In the listing below, locate the line containing "Turn this picture" and the line containing "import Module from". Output both of them and every line between, exactly as written, and nothing more.

Records to process >>
____

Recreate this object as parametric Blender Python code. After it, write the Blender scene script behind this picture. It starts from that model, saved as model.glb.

____

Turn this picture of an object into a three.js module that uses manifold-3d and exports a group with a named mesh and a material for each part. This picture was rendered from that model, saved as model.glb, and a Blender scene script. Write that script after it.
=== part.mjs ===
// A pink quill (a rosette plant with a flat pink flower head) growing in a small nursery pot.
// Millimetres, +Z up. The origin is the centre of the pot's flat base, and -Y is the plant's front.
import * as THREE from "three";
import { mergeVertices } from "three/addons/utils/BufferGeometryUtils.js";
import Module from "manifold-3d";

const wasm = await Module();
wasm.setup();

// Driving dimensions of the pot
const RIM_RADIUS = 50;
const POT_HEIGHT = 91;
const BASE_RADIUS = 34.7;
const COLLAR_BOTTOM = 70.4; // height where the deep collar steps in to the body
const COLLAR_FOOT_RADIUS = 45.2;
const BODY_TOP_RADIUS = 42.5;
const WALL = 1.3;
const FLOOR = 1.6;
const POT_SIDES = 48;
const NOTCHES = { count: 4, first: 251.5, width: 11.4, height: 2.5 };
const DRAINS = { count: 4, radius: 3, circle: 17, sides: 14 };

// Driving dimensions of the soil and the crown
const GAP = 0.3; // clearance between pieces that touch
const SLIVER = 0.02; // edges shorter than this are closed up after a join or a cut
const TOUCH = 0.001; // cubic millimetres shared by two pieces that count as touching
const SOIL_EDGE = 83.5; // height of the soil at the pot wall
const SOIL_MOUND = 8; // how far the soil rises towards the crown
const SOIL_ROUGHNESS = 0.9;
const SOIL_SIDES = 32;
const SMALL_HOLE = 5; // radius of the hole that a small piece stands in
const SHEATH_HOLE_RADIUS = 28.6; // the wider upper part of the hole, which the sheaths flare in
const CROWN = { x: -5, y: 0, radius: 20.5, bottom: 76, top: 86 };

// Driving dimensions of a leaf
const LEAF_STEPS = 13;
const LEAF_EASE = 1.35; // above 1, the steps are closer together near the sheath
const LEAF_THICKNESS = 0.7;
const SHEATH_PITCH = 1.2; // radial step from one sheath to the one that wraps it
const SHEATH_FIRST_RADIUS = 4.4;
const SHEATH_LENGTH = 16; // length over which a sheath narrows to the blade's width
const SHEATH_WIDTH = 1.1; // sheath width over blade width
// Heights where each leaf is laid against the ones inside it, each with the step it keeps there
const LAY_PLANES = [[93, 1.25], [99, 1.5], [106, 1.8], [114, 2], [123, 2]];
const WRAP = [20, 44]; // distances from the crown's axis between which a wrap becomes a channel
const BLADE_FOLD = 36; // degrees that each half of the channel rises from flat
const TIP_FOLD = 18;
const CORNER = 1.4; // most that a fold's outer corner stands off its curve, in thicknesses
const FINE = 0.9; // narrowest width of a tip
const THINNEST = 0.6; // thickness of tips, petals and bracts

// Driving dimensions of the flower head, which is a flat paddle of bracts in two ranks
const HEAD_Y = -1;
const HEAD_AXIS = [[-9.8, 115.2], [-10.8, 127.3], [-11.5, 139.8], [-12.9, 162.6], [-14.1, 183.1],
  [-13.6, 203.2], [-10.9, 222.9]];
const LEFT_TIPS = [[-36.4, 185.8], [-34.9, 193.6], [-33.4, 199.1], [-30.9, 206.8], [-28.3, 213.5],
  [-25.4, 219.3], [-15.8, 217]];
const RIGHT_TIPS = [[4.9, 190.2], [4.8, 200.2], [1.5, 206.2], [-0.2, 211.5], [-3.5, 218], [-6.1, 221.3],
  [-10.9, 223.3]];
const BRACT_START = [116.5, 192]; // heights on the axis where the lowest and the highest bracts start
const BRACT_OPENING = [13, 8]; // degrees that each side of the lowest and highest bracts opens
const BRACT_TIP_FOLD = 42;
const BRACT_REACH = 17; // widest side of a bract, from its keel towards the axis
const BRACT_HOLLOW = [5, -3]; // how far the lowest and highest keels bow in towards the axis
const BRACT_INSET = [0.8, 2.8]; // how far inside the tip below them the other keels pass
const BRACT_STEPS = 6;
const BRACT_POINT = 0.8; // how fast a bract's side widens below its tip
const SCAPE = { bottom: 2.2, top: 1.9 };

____

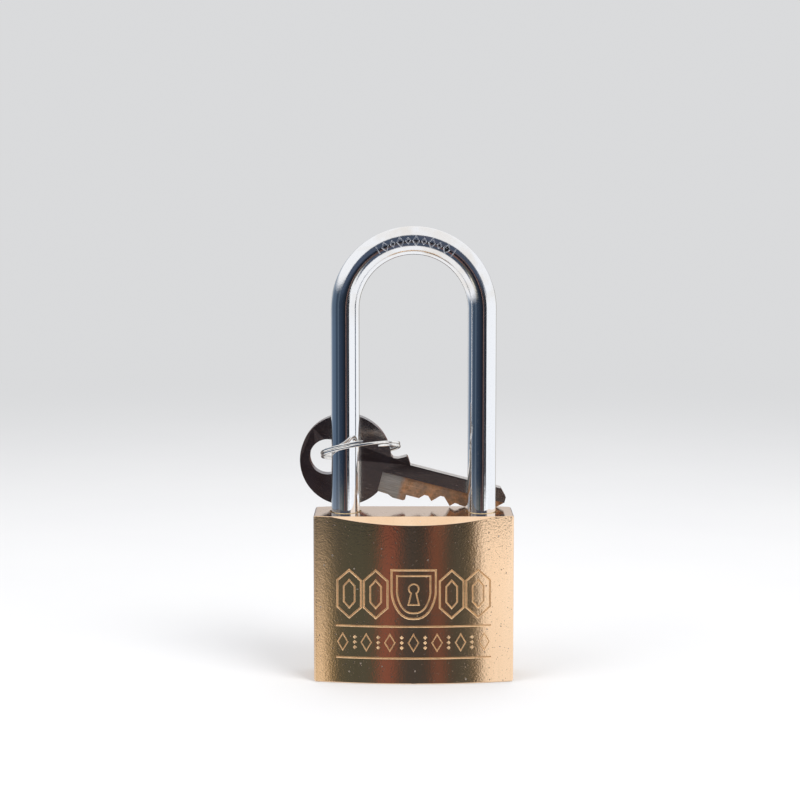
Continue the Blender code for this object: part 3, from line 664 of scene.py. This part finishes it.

____

Result of the exercise >>
Turn this picture of an object into a three.js module that uses manifold-3d and exports a group with a named mesh and a material for each part. This picture was rendered from that model, saved as model.glb, and a Blender scene script. Write that script after it.
=== part.mjs ===
// A pink quill (a rosette plant with a flat pink flower head) growing in a small nursery pot.
// Millimetres, +Z up. The origin is the centre of the pot's flat base, and -Y is the plant's front.
import * as THREE from "three";
import { mergeVertices } from "three/addons/utils/BufferGeometryUtils.js";
import Module from "manifold-3d";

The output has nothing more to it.